With respect to expiry and termination as stated by Clause 17 of the GSA, the Commission was of view that the Directive General terminating Adani Gas' contract on the reason of failure to off-take more than 50 percent of the collective shares during the period of 45 days consecutively in pari materia with the Adani Gas agreement. By way of this, an unfair condition prevails that contravenes Section 4 (2) (a) (i) of the Act. Further, the Commission stated that although GSA was revised, it did not make any significant changes or amendments.

The Commission ruled out other Clauses as well to pave way for Adani Gas to vest the right to judge on any application solely, on force majeure and other payment obligations imposed on the customers, contravening Section 4 (2) (a) (i) of the Competition Act, 2002.

Conclusion:
With the growing amount of competition litigation penalty being imposed to keep a check, it is high time that jurisprudence on penalty and commercial angle to these issues are clarified so that companies are well aware about the consequences and risks involved before entering into any such agreements.

Secondly on the issue of unfair and arbitrary terms being imposed in the agreements, per se they may not appear to be unfair however the requirement is to analyse them in the right context-both legally and commercially, position of parties, bargaining power and circumstances in which the same were agreed upon between the parties to determine its true effect.

List Of Similar Cases:

Maharashtra State Power Generation Co. Ltd. v.
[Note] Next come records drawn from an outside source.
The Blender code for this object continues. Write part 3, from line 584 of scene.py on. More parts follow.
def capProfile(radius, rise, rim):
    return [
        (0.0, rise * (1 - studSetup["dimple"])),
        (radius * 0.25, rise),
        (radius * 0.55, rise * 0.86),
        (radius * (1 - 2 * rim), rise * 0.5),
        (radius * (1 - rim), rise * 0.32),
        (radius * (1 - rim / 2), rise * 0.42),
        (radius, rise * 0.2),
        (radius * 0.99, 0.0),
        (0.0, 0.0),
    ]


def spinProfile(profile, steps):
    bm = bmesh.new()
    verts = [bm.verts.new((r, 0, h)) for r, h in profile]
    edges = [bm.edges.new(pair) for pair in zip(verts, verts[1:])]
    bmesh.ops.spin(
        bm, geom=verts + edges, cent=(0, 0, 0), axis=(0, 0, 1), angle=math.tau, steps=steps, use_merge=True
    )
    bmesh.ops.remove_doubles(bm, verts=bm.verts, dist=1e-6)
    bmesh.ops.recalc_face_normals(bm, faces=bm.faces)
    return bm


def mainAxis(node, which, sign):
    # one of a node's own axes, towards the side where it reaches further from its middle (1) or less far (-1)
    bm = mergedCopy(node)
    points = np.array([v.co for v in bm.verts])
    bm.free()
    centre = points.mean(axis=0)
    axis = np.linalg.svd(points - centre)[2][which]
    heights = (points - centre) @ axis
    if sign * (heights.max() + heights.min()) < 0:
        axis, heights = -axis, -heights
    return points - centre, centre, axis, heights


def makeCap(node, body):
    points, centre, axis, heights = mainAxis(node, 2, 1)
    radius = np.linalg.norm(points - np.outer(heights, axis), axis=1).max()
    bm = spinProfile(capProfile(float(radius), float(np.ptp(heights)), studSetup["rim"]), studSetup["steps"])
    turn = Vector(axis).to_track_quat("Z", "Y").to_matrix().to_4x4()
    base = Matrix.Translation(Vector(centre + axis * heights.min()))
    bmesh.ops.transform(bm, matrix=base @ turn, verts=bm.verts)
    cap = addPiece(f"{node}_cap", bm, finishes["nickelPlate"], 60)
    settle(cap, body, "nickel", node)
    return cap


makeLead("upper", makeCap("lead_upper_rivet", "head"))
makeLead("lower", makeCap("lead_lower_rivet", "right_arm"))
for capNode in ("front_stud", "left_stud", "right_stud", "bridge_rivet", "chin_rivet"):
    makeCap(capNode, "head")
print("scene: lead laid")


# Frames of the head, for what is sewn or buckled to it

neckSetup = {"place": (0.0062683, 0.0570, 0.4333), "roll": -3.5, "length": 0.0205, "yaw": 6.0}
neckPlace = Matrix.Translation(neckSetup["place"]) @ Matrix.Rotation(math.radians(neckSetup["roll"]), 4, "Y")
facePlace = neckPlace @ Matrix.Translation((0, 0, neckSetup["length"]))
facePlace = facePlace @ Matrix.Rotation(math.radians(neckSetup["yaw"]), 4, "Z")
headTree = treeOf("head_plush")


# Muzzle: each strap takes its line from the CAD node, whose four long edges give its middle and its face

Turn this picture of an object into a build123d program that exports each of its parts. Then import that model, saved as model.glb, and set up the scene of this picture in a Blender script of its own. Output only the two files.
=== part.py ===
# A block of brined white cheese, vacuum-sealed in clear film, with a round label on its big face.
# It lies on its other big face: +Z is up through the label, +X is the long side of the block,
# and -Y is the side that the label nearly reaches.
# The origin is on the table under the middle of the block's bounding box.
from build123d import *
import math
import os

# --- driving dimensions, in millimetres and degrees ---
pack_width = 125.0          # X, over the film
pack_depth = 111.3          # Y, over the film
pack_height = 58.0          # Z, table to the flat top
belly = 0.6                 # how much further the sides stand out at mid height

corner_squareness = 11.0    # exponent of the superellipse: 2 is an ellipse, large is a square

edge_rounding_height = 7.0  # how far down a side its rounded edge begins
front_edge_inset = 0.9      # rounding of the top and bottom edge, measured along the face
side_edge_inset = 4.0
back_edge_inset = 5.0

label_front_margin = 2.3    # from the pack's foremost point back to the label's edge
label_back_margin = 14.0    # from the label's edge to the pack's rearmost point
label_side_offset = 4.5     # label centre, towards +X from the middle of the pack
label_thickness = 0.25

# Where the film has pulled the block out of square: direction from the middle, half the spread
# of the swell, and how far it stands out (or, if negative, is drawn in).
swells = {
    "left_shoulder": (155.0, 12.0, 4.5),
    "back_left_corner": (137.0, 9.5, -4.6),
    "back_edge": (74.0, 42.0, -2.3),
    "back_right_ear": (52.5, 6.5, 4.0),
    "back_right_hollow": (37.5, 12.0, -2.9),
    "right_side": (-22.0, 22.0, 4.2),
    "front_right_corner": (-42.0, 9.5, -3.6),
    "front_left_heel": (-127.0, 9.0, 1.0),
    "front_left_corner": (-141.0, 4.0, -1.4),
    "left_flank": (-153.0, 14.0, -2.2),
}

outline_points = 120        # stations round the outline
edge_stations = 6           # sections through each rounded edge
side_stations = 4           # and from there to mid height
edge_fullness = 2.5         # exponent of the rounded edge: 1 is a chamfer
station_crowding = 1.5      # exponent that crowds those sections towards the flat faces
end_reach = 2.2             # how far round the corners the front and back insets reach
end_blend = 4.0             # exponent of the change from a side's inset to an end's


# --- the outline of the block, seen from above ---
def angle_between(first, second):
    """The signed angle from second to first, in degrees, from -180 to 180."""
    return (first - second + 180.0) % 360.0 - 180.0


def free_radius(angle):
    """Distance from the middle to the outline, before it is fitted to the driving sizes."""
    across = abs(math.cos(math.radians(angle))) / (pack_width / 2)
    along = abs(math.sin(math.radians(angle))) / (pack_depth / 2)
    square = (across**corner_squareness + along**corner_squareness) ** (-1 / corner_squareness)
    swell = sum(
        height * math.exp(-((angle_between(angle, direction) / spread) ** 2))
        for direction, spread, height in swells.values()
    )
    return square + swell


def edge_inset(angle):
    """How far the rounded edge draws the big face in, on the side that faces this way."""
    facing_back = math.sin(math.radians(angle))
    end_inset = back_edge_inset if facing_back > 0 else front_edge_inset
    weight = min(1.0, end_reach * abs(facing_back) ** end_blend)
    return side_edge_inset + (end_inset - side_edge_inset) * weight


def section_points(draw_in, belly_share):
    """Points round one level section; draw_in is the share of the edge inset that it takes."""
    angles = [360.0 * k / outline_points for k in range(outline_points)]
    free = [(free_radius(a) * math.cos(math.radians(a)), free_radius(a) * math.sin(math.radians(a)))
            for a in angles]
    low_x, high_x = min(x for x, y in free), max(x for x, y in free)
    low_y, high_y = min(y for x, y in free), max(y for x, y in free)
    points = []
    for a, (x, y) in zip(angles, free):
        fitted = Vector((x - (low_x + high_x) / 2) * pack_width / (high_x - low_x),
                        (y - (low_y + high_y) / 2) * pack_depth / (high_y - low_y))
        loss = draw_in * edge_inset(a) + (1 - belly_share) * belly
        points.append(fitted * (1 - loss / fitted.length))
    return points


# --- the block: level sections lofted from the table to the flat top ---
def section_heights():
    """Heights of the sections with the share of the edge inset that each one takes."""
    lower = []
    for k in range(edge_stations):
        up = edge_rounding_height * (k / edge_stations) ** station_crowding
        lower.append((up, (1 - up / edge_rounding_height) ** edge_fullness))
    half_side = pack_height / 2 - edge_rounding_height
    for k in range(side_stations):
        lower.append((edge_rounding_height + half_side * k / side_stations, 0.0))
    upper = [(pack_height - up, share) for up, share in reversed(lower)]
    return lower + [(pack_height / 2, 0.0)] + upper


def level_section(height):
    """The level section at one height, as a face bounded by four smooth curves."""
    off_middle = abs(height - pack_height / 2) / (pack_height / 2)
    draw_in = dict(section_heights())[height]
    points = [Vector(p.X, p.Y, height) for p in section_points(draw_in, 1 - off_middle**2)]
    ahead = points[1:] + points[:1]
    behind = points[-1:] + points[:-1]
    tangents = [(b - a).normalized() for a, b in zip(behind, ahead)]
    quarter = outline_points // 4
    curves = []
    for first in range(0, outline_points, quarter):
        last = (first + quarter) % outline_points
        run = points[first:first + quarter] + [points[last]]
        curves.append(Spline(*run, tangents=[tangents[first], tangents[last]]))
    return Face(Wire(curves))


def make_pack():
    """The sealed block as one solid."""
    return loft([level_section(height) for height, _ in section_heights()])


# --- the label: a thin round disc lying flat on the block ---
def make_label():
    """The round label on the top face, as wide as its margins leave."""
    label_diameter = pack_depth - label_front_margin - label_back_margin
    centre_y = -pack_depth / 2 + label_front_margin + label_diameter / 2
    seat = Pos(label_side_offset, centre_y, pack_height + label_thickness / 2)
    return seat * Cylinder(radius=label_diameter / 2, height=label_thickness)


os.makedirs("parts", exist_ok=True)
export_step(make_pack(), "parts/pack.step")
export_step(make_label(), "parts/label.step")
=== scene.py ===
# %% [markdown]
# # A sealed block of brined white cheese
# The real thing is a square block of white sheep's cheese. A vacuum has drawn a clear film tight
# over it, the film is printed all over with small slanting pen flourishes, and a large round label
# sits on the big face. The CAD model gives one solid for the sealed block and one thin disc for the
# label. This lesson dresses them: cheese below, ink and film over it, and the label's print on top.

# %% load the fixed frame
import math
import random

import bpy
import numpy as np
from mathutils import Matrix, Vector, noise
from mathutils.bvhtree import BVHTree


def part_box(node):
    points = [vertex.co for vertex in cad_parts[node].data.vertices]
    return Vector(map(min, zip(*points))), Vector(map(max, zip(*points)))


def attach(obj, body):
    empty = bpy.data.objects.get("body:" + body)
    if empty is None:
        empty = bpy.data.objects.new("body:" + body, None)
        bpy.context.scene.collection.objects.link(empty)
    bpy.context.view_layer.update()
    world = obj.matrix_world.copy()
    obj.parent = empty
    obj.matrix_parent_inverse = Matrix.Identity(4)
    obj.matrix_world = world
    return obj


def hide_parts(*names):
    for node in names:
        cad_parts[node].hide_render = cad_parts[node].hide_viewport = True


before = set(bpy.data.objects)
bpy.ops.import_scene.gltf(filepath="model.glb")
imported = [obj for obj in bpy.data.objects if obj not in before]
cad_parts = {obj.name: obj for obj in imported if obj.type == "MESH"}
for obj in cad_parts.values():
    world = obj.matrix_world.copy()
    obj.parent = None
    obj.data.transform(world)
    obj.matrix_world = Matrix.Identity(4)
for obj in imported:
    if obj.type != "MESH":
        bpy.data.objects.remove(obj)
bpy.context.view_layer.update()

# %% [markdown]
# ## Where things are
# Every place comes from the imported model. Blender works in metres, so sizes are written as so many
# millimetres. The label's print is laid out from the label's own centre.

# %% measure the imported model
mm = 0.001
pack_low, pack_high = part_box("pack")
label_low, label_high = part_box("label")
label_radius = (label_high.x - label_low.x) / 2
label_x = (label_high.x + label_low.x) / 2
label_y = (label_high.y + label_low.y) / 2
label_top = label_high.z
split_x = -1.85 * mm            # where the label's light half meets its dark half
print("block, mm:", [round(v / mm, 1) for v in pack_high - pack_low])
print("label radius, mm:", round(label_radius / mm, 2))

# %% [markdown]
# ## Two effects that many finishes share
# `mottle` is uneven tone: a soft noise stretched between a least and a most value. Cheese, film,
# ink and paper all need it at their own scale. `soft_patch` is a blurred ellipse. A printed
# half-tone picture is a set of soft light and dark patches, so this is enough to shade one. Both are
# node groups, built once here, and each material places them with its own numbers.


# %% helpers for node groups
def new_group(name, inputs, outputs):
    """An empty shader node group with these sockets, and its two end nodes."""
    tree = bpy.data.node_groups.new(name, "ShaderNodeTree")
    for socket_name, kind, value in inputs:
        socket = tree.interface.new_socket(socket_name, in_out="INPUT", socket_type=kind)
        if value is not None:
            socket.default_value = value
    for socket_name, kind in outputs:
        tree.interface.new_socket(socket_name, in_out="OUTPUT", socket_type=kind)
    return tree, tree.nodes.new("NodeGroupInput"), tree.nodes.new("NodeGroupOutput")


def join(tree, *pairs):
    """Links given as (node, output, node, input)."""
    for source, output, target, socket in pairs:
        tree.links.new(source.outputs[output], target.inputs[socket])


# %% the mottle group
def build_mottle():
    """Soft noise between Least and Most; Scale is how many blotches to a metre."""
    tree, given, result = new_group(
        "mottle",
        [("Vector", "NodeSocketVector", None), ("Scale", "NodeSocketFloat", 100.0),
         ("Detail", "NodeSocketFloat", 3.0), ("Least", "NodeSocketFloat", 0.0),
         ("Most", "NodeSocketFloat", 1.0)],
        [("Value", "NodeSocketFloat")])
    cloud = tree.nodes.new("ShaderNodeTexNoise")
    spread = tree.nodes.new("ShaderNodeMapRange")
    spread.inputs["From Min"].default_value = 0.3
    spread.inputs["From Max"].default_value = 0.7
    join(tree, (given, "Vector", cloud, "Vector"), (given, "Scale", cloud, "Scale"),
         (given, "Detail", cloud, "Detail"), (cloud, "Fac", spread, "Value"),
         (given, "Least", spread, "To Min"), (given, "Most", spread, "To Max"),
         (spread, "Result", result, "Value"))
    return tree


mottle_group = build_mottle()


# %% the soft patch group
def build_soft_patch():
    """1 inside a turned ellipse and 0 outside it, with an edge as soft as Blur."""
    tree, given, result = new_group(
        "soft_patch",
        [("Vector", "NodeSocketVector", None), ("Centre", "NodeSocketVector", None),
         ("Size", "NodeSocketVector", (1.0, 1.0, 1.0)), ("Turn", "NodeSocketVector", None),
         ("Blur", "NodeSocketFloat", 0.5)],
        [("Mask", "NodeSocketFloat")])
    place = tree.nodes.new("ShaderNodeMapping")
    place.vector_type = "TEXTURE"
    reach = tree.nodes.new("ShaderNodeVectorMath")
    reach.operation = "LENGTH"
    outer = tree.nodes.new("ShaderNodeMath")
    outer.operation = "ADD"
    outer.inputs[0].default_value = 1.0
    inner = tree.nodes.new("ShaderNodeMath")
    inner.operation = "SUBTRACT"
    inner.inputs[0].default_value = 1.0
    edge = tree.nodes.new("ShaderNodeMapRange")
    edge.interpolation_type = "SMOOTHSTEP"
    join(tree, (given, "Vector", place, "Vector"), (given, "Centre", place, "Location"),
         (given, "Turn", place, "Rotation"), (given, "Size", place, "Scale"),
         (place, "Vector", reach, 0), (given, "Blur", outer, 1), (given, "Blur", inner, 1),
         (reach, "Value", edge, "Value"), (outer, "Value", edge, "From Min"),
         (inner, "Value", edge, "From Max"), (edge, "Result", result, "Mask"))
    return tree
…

Coal India Limited[2]. In this case, the terms of the Fuel Supply Agreement of non-coking coal were found to be discriminatory towards public sector power generators as well as old power generating companies. The court rightly held these terms to be in violation of s. 4 (2) (a) (i) because such conduct would have a serious cascading effect on the entire economy and would impact the consumers ultimately.

End-Notes:
  1. Faridabad Industries Association v Adani Gas Limited, Case No. 71 of 2012 (CCI).
  2. Maharashtra State Power Generation Co. Ltd. v. Coal India Limited, Case Nos. 03, 11 & 59 of 2012 (CCI).